Specialty Products Group’s (SPG) first-quarter sales decline was driven by lower volumes at businesses supplying OEM markets that produce windows, doors, furniture and cabinets, which have been negatively impacted by a slowdown in housing. SPG sales were also negatively impacted by customers holding inventories below historical levels and the divestiture of the non-core furniture warranty business in the third-quarter of fiscal 2023. Higher selling prices partially offset this sales decline. Sales included a 9.0% organic decline, a 2.2% reduction from divestitures net of acquisitions, and 0.5% growth from foreign currency translation.

Consumer Group

The Consumer Group’s reportedly record first-quarter sales were driven by selling price increases in response to cost inflation, which continued during the quarter, and were in addition to strong growth in the prior-year period when sales surged 22.5% as the segment began restocking retailers after raw material supply improved. Fiscal 2024 first-quarter volumes declined moderately due to lower consumer take-away and certain customers holding inventory levels below historical levels, partially offset by share gains. Sales included 1.7% organic growth, no impact from acquisitions, and foreign currency translation headwinds of 0.2%. 

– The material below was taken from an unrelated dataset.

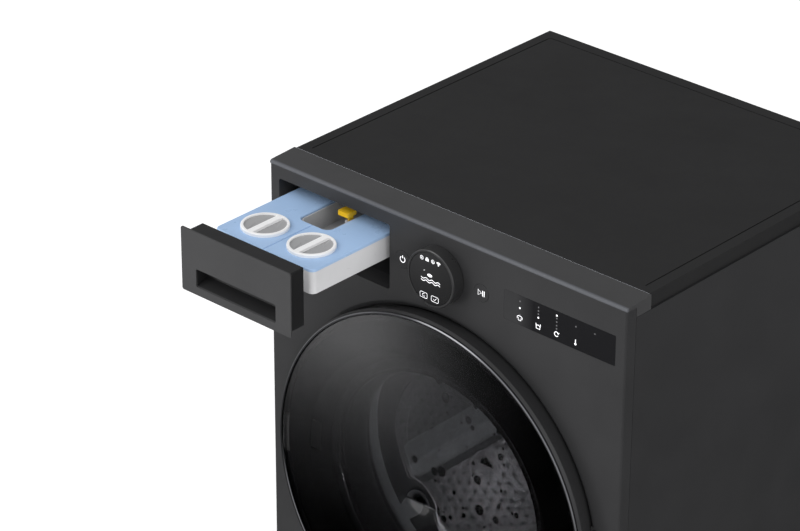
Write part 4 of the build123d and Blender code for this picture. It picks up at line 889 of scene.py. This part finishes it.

“The positive momentum we generated in the first-quarter is expected to continue in the second-quarter and the remainder of fiscal year 2024,” Sullivan added. “Led by our strategically balanced business model, benefits from MAP 2025 initiatives, our focus on repair and maintenance, and our strong position to serve infrastructure and reshoring demand with engineered solutions, we expect to generate good growth in the second-quarter, even as we face challenging comparisons from record prior-year results. Additionally, we remain focused on structurally improving working capital and realizing strong cash flow generation.”

 Sullivan concluded, “Our outlook for the remainder of the fiscal year remains generally unchanged from our prior guidance, with continued strong execution of our business strategy and reduced headwinds from destocking and inflation resulting in strong growth and another year of record sales and profitability.”